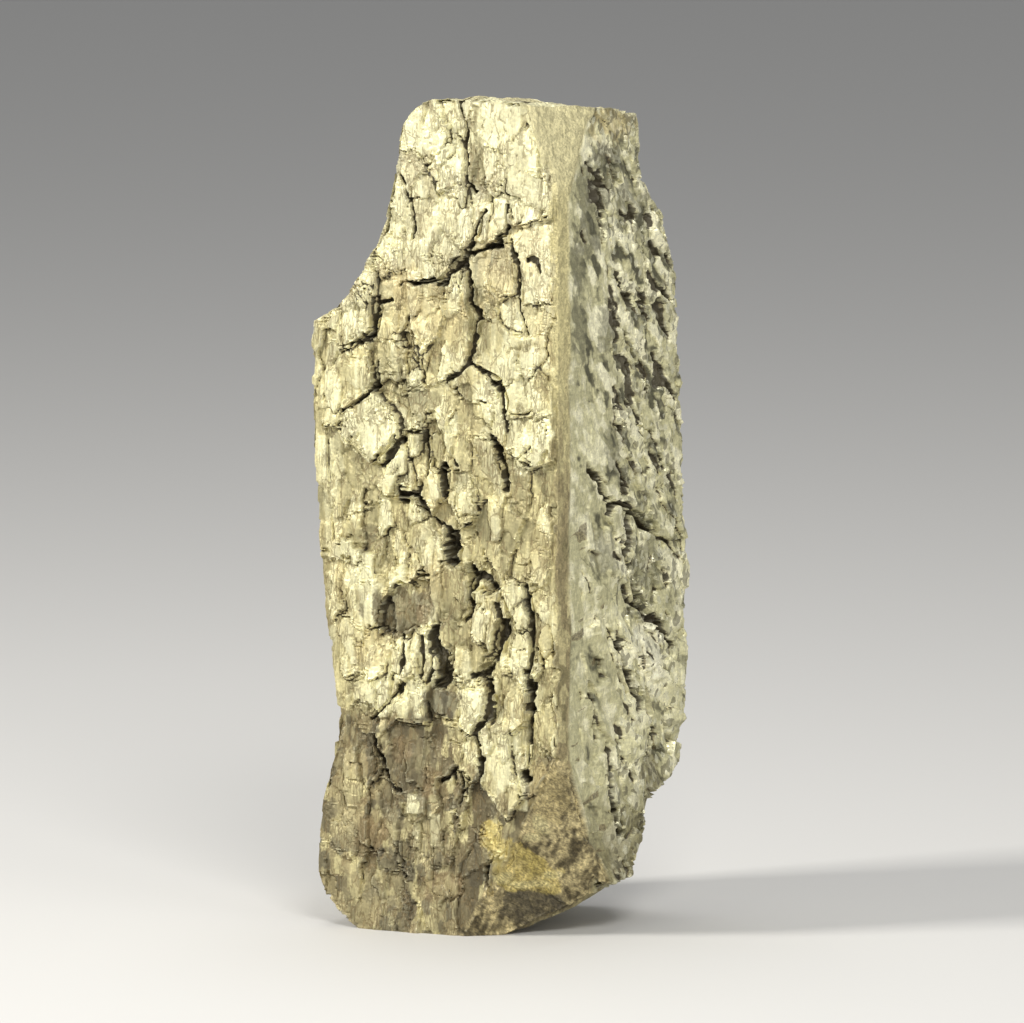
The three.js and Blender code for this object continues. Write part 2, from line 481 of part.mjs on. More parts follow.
function lumpOf([x, y, z, across, deep, up], random) {
  const points = [];
  for (let ring = -1; ring <= 1; ring++)
    for (let i = 0; i < 6; i++) {
      const turn = ((i + 0.5 * ring) / 6) * 2 * Math.PI;
      const wide = (ring ? 0.6 : 1) * (0.85 + 0.3 * random());
      points.push(new THREE.Vector3(x + across * wide * Math.cos(turn), y + deep * wide * Math.sin(turn), z + 0.8 * up * ring));
    }
  return hullOf(points);
}

// ---- The whole crystal ----
function pyriteCrystal() {
  const random = randomFrom(53);
  const crystal = joined([loftOf(BODY_HEIGHTS), frontRelief(), rightRelief(), hiddenRelief()])
    .subtract(breaks())
    .add(joined(lumps.map((lump) => lumpOf(lump, random))))
    .subtract(cracksOf(frontCracks, onFront, random))
    .subtract(cracksOf(rightCracks, onRight, random))
    .subtract(beyond(new THREE.Vector3(0, 0, 0), new THREE.Vector3(0, 0, -1)));
  const mesh = crystal.getMesh();
  const geometry = new THREE.BufferGeometry();
  geometry.setAttribute("position", new THREE.BufferAttribute(new Float32Array(mesh.vertProperties), 3));
  geometry.setIndex(new THREE.BufferAttribute(new Uint32Array(mesh.triVerts), 1));
  geometry.computeBoundingBox();
  const middle = geometry.boundingBox.getCenter(new THREE.Vector3());
  geometry.translate(-middle.x, -middle.y, 0);
  const material = new THREE.MeshStandardMaterial({ color: 0xb9ad7a, roughness: 0.5, metalness: 0.6, flatShading: true });
  const made = new THREE.Mesh(geometry, material);
  made.name = "pyrite_crystal";
  return made;
}

const specimen = new THREE.Group();
specimen.add(pyriteCrystal());
export default specimen;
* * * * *
| What you will do |
Exactly reproduce the material above.

| Exercise solution |
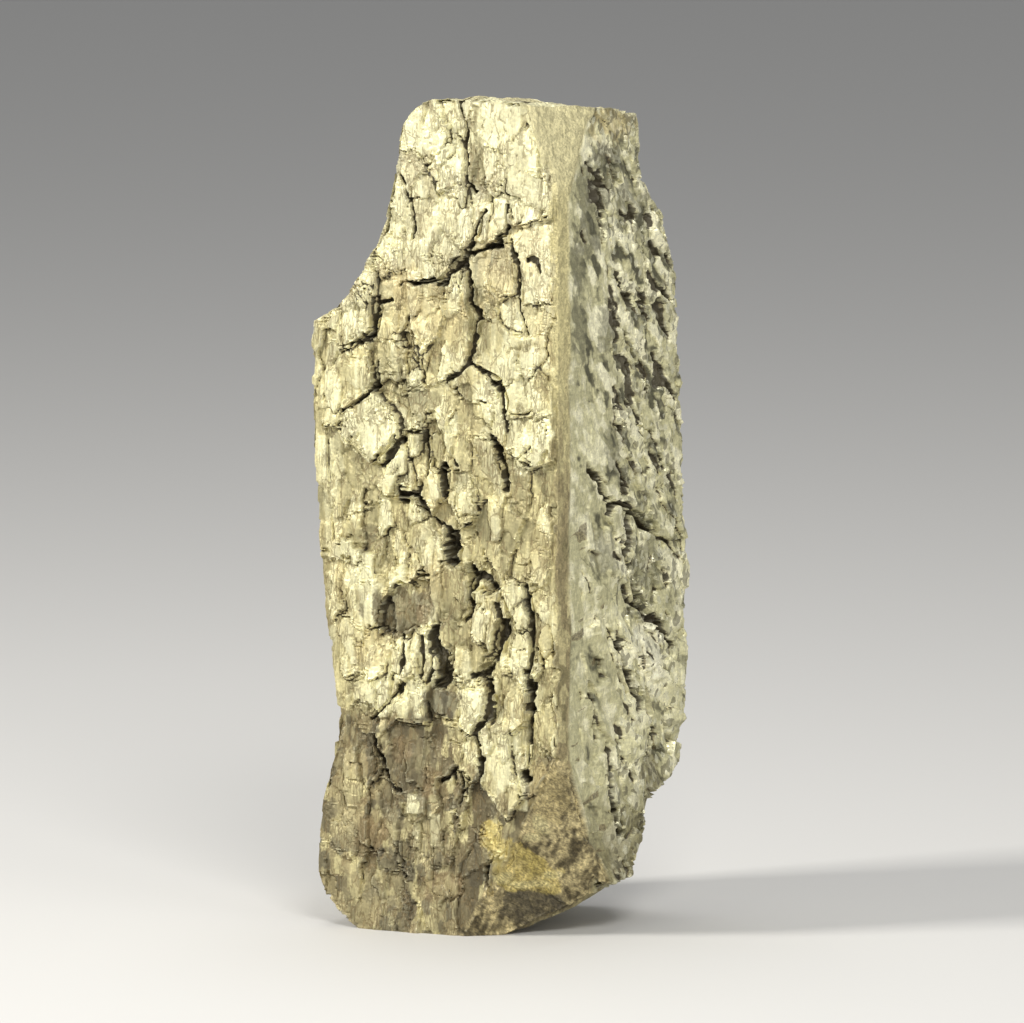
The three.js and Blender code for this object continues. Write part 2, from line 481 of part.mjs on. More parts follow.
function lumpOf([x, y, z, across, deep, up], random) {
  const points = [];
  for (let ring = -1; ring <= 1; ring++)
    for (let i = 0; i < 6; i++) {
      const turn = ((i + 0.5 * ring) / 6) * 2 * Math.PI;
      const wide = (ring ? 0.6 : 1) * (0.85 + 0.3 * random());
      points.push(new THREE.Vector3(x + across * wide * Math.cos(turn), y + deep * wide * Math.sin(turn), z + 0.8 * up * ring));
    }
  return hullOf(points);
}

// ---- The whole crystal ----
function pyriteCrystal() {
  const random = randomFrom(53);
  const crystal = joined([loftOf(BODY_HEIGHTS), frontRelief(), rightRelief(), hiddenRelief()])
    .subtract(breaks())
    .add(joined(lumps.map((lump) => lumpOf(lump, random))))
    .subtract(cracksOf(frontCracks, onFront, random))
    .subtract(cracksOf(rightCracks, onRight, random))
    .subtract(beyond(new THREE.Vector3(0, 0, 0), new THREE.Vector3(0, 0, -1)));
  const mesh = crystal.getMesh();
  const geometry = new THREE.BufferGeometry();
  geometry.setAttribute("position", new THREE.BufferAttribute(new Float32Array(mesh.vertProperties), 3));
  geometry.setIndex(new THREE.BufferAttribute(new Uint32Array(mesh.triVerts), 1));
  geometry.computeBoundingBox();
  const middle = geometry.boundingBox.getCenter(new THREE.Vector3());
  geometry.translate(-middle.x, -middle.y, 0);
  const material = new THREE.MeshStandardMaterial({ color: 0xb9ad7a, roughness: 0.5, metalness: 0.6, flatShading: true });
  const made = new THREE.Mesh(geometry, material);
  made.name = "pyrite_crystal";
  return made;
}

const specimen = new THREE.Group();
specimen.add(pyriteCrystal());
export default specimen;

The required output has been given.